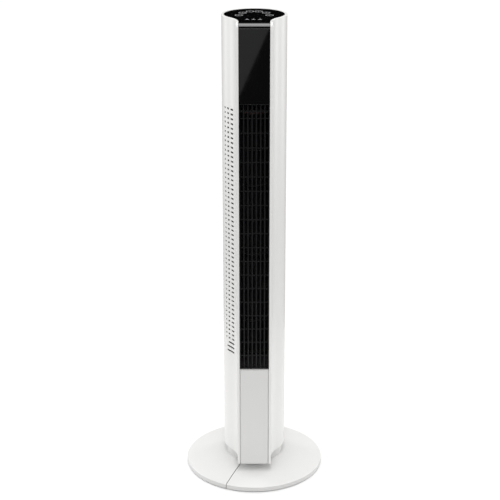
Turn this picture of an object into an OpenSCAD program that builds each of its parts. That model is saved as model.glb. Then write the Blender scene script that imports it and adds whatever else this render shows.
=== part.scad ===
// Tower fan on a round domed base. The column is a cylinder that flows into a square nose
// at the front, with a touch panel on top, a display window, a long outlet grille and a
// plain cover below it. The column swings on the base, and a tall cross-flow wheel spins in it.
//
// Z is up, X is to the viewer's right and the front faces -Y. The origin is on the floor,
// on the swing axis, which is also the middle of the base. All sizes are in millimetres.

/* [Overall] */
// height from the floor to the top rim
overall_h = 1074; // [900:1:1250]
// radius of the round part of the column
col_r = 71; // [64:0.5:80]
// width of the square nose at the front
nose_w = 77; // [70:0.5:86]
// depth of the flat sides of the nose
nose_side = 15.1; // [12:0.1:24]
// radius of the hollow curve between the round part and the nose
hollow_r = 71; // [60:1:80]
// wall of the white shells
shell_t = 2.5; // [2:0.1:3.5]
// width of the white border around the touch panel and beside the black strip
border_w = 5.4; // [3:0.1:8]

/* [Base] */
// diameter of the base disc
base_d = 320; // [280:1:380]
// height of the upright edge of the base disc
base_edge_h = 11; // [8:0.5:16]
// how far the base rises from its edge to the collar
dome_rise = 15.5; // [8:0.5:24]
// height of the rubber feet under the base
foot_h = 1.5; // [1:0.1:3]
// angle between the base seam and the front of the column at rest
base_turn = 24; // [0:1:30]
// gap between the two halves of the base
seam_gap = 1.2; // [0.4:0.1:1.5]
// thickness of the steel plate inside the base
plate_t = 3; // [2:0.5:6]

/* [Swivel] */
// radius of the fixed collar that the column turns on
collar_r = 64.5; // [58:0.5:68]
// height of the collar above the base
collar_h = 21.5; // [16:0.5:30]
// gap between the collar and the column
swivel_gap = 2; // [1:0.1:3]
// radius of the hollow pivot post
post_r = 16; // [12:0.5:20]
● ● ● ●
Verbatim output is expected for the lines from the start of the data to the line in which "border_w = 5.4; // [3:0.1:8]" appears, both included.

(ANSWER TO THE TASK):
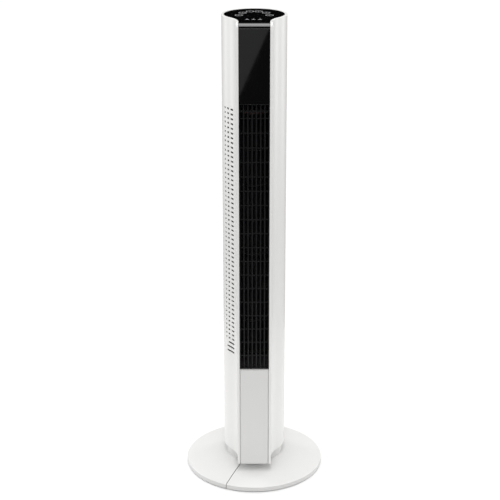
Turn this picture of an object into an OpenSCAD program that builds each of its parts. That model is saved as model.glb. Then write the Blender scene script that imports it and adds whatever else this render shows.
=== part.scad ===
// Tower fan on a round domed base. The column is a cylinder that flows into a square nose
// at the front, with a touch panel on top, a display window, a long outlet grille and a
// plain cover below it. The column swings on the base, and a tall cross-flow wheel spins in it.
//
// Z is up, X is to the viewer's right and the front faces -Y. The origin is on the floor,
// on the swing axis, which is also the middle of the base. All sizes are in millimetres.

/* [Overall] */
// height from the floor to the top rim
overall_h = 1074; // [900:1:1250]
// radius of the round part of the column
col_r = 71; // [64:0.5:80]
// width of the square nose at the front
nose_w = 77; // [70:0.5:86]
// depth of the flat sides of the nose
nose_side = 15.1; // [12:0.1:24]
// radius of the hollow curve between the round part and the nose
hollow_r = 71; // [60:1:80]
// wall of the white shells
shell_t = 2.5; // [2:0.1:3.5]
// width of the white border around the touch panel and beside the black strip
border_w = 5.4; // [3:0.1:8]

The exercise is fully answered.